Moro poderá crescer e ameaçar o lugar de Bolsonaro no segundo turno, se tivermos os seguintes acontecimentos favoráveis, entre outros: 1) o novo partido, União Brasil, caso se efetive, declarar o seu apoio, engajando-se efetivamente nas eleições; 2) Dória desistir, apoiando-o; 3) Bolsonaro continuar caindo. Desses três fatores, o primeiro e o terceiro são os mais prováveis. No caso de Bolsonaro, Moro tem a seu favor, primeiro, que o presidente é uma pessoa absolutamente despreparada – sua insistência na luta contra a vacina, quando todos os seus ministros candidatos dizem o contrário, seu guru, Trump, diz o contrário, e a maioria esmagadora da população brasileira diz o contrário, é quase inexplicável. Segundo, que a economia terá um péssimo desempenho, com uma inflação que, apesar de menor, deve permanecer alta, assim como o desemprego. Terceiro, que nem o alto empresariado, nem alguns partidos e políticos do Centrão, estão dispostos a se expor, caso ele continue nesta postura e, sobretudo, se continuar a cair. No caso do Centrão, como já sabido, o distanciamento do Bolsonaro será tanto maior quanto menores forem as suas chances eleitorais. Hoje em dia as chances são pequenas, e se permanecer assim até abril/maio, a debandada vai começar, senão antes.

A argumentação de que Moro não é uma terceira via porque é um bolsonarista, ou alguém igual a Bolsonaro, não condiz com os fatos, nem com os gestos ou as palavras. Alguns traços diferenciais já são percebíveis por parte da população. Moro, ao contrário de Bolsonaro, é a favor da luta contra a corrupção (mesmo que atabalhoadamente); não é a favor do desmonte da máquina pública; não é a favor da destruição do meio ambiente; não é contra os direitos humanos, nem é negacionista.

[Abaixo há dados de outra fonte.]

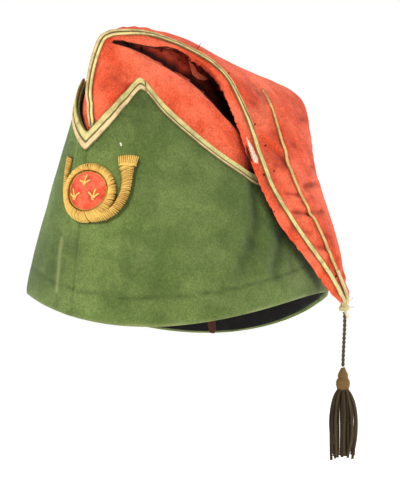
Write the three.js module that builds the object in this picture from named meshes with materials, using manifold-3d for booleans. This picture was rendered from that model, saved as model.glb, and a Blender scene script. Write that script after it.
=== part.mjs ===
// A soldier's pointed bonnet: a green turban with a notched front and two peaks, and a red bag that
// folds over its own crest to the wearer's left and hangs to a tassel on a short cord. Buff braids
// trim the turban's edge and the bag's seams, and a raised hunting horn sits on the front seam.
// Millimetres, +Z up. The front faces -Y and the wearer's left is +X. The origin is on the axis of
// the head, at the mean height of the rim.
import * as THREE from "three";
import { mergeVertices } from "three/addons/utils/BufferGeometryUtils.js";
import Module from "manifold-3d";

const wasm = await Module();
wasm.setup();

const degree = Math.PI / 180;
const meetingGap = 0.4; // between pieces that are sewn together

// Turban: the half length from the axis to the front or the back, and how it leans in with height
const turbanWall = 2.2;
const frontReach = 107.1;
const frontLean = 0.154;
const rimSwing = 11.5; // the rim rises and falls by this much, twice round
const rimTurn = 33; // degrees from the front to the rim's lower point on the wearer's left
const rimTilt = 3; // and its left front sits this much higher than its right back
const turbanLevels = 8;
const peakTurn = 40;
const columnsToPeak = 10;
const columnsBehindPeak = 18;

// Half the turban's width at each height
const turbanWidths = [
  { height: -14, half: 83.4 },
  { height: 17, half: 83 },
  { height: 32, half: 79.2 },
  { height: 50, half: 74.2 },
  { height: 70, half: 65.7 },
  { height: 90, half: 55.6 },
  { height: 110, half: 45.6 },
  { height: 128, half: 37 },
  { height: 148, half: 28.5 },
];

// The turban's upper edge, from the notch in front round to the back, the same on both sides
const turbanEdge = [
  { turn: 0, height: 106.7 },
  { turn: peakTurn, height: 141.5 },
  { turn: 47, height: 129 },
  { turn: 61, height: 110 },
  { turn: 75.5, height: 92.2 },
  { turn: 88, height: 81.5 },
  { turn: 112, height: 71.5 },
  { turn: 139, height: 64 },
  { turn: 180, height: 60 },
];

// Soft dents in the cloth: each runs from one place to another and fades over its spread
const turbanDents = [
  { fromTurn: 86, fromHeight: 74, toTurn: 74, toHeight: 47, spread: 7, depth: 1.8 },
  { fromTurn: 92, fromHeight: 33, toTurn: 97, toHeight: 29, spread: 13, depth: 1.8 },
  { fromTurn: -40, fromHeight: 70, toTurn: -52, toHeight: 40, spread: 12, depth: 1.5 },
  { fromTurn: 165, fromHeight: 45, toTurn: 160, toHeight: 12, spread: 11, depth: 1.6 },
];

// Sweatband
const bandThickness = 0.9;
const bandHeight = 30;
const bandGap = 0.8;
const bandAboveRim = 1.2;
const bandStripTurn = 210.6;
const bandStripWidth = 5.5;
const bandStripHeight = 22;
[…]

E, sobretudo, não é uma ameaça à democracia. Aparentemente, é um conservador democrata. 

Caso o andamento dos eventos seja favorável a Moro e ele rompa a barreira dos 15%, o apoio do grande empresariado tenderá a aumentar, assim como de grupos conservadores, principalmente do Sul e Sudeste. E, neste caso, mantendo a queda de Bolsonaro, ele tenderia a ultrapassá-lo. Claro que contará com uma carga de acusações e “fake news” inimaginável, pois os dois candidatíssimos preferem enfrentar-se entre si do que enfrentar Moro. Para Bolsonaro, o melhor candidato é Lula, e para Lula é Bolsonaro, portanto, juntos, tentarão destruir Moro, como o fizeram Dilma e Aécio nas eleições de 2014 contra Marina Silva, com sucesso. É possível que novamente tenham sucesso. Mas se não obtiverem êxito e Moro continuar a crescer, atrairá para si todos os antipetistas que estão hoje com Bolsonaro [2].

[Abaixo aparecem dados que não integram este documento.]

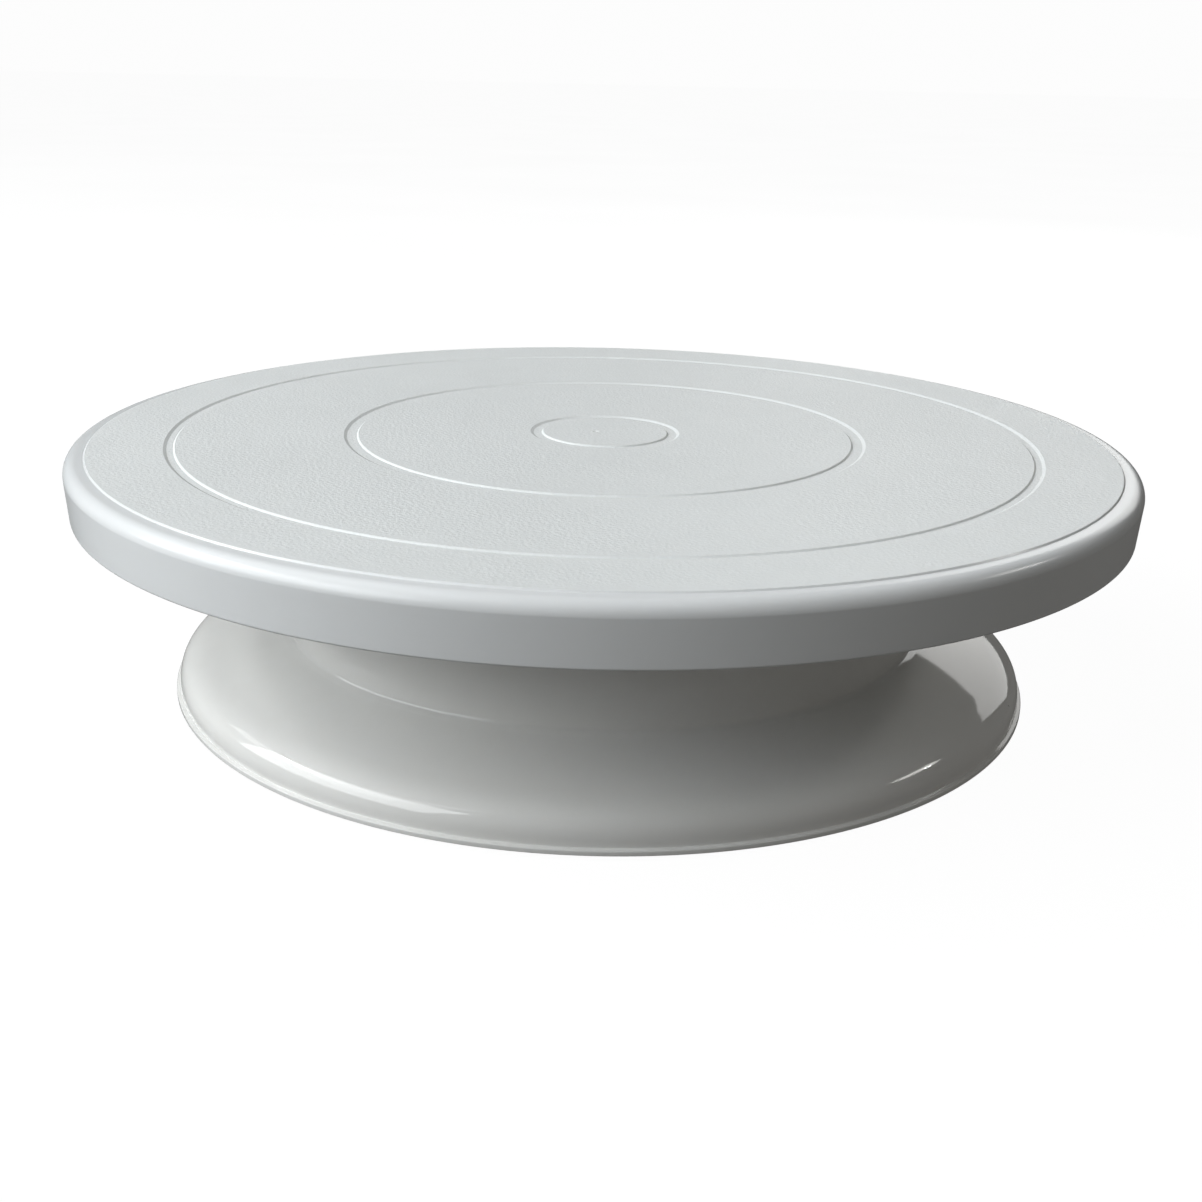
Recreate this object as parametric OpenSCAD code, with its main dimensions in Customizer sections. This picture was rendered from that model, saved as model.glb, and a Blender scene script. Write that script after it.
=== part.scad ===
// Cake-decorating turntable: a grooved round plate that spins on a flared hollow base.
// Frame: +Z up, Z is the spin axis, and z = 0 is the surface that the rubber pads stand on.
// A ball bearing under the plate carries the load, and a shoulder bolt stops the plate lifting off.

/* [Overall] */
// Diameter of the plate at its widest
plate_d = 280; // [270:1:300]
// Height from the table to the plate's top face
total_h = 66.7; // [65.7:0.5:72.7]
// Diameter of the base at its foot
foot_d = 233.6; // [228:0.2:240]

/* [Plate] */
// Height of the plate's rim, from the top face to the skirt's lower edge
rim_h = 14.4; // [12.4:0.1:15]
// Thickness of the plate's disc
disc_t = 2.8; // [2.4:0.1:3]
// Thickness of the skirt's wall
skirt_t = 2.4; // [2:0.1:3]
// Width of the glossy rim outside the raised, textured disc
rim_w = 5.4; // [5.4:0.2:8]
// How far the textured disc stands above the glossy rim
disc_step = 0.4; // [0.2:0.1:0.6]
// Radius that rounds the rim over into the skirt
rim_round = 3.4; // [3.2:0.1:5]
// Depth of the ring grooves in the top
groove_depth = 0.5; // [0.3:0.1:0.9]
// Height of the stiffening ribs under the disc
plate_rib_h = 5; // [3:0.5:5]

/* [Base] */
// Wall thickness of the base shell
base_t = 2.4; // [2:0.1:2.6]
// Radius of the neck where it meets the foot
neck_r = 86.8; // [86:0.2:88]
// How much the neck narrows from bottom to top
neck_draft = 0.8; // [0.4:0.1:1]
// Height of the neck's corner with the foot
corner_h = 16.6; // [15.6:0.1:17]
// How far the rubber pads stand out under the shell
pad_proud = 0.8; // [0.5:0.1:1.2]

/* [Bearing] */
// Diameter of the bearing balls
ball_d = 6; // [6:0.1:6.2]
// Number of bearing balls
ball_count = 24; // [12:1:28]
// Radius of the circle that the balls run on
ball_circle_r = 55; // [54:0.5:56]
// Thickness of each race ring
race_t = 2; // [1.8:0.1:2.2]

/* [Centre] */
// Diameter of the bolt's plain shoulder
shoulder_d = 8; // [7:0.5:8]
// Diameter of the bolt's threaded end
thread_d = 6; // [5:1:6]
// Inner radius of the base's centre tube
tube_r = 8; // [7.5:0.1:8.5]
// Wall thickness of the centre tube
tube_t = 3.5; // [3:0.1:4]

/* [Hidden] */
round_fn = 180;
small_fn = 48;
eps = 0.01;

plate_r = plate_d / 2;
foot_r = foot_d / 2;
plate_low = total_h - rim_h;
disc_low = total_h - disc_t;
skirt_low_r = plate_r - 0.7;
disc_r = plate_r - rim_w;
groove_rings = [[16.8, 20.2], [66.3, 70.1], [113, 115.8]];
groove_slant = 0.35;
gate_offset = -2.4;
gate_r = 1;

run_gap = 0.05;
press_gap = 0.02;
ball_r = ball_d / 2;
track_r = ball_r + run_gap;
race_inner_r = ball_circle_r - 7;
race_outer_r = ball_circle_r + 11;
track_depth = 0.95;
seat_h = 2.8;
upper_race_z = disc_low - seat_h - race_t;
ball_z = upper_race_z + track_depth - track_r;
lower_race_z = ball_z - track_r + track_depth - race_t;
deck_z = lower_race_z;
deck_t = 2.5;
neck_top = deck_z + 2.8;
cage_t = 2;
cage_half_w = 4;
pocket_r = ball_r + 0.1;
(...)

A previsão de alguns analistas é de que, se Moro substituir Bolsonaro no segundo turno, as chances de Lula ganhar diminuirão consideravelmente. E no caso, ainda muito pouco provável hoje, de vitória de Moro, o país estará em face de uma incógnita. O ex-juiz tem um grande déficit visível: não tem qualquer experiência política, nem de gestão pública. É um tiro no escuro. Mas alguns preferem este risco. 

De toda forma, as chances de esse cenário ocorrer são pequenas. E menores ainda com um outro candidato, como a simpática e competente Simone Tebet. Alguns, porém, preferem insistir, pois não julgam que Lula fará um bom governo, e Bolsonaro é impensável. Esses acreditam que a política é o instrumento de construir o impossível.

PS. Não me agrada nenhum desses cenários, descrevo-os como analista. Apenas sinto meu país não ter um líder que tenha visão de futuro, apreço pela democracia, competência política, e reconhecimento e apoio da maioria do povo. 

 

[1] Nas eleições de 2018 foram 13 os candidatos. Afora os três primeiros, os restantes somaram 12,48, ou seja, o mesmo percentual que Ciro.

[2] Sobretudo quando eles perceberem que as chances de Moro contra Lula são maiores do que as de Bolsonaro.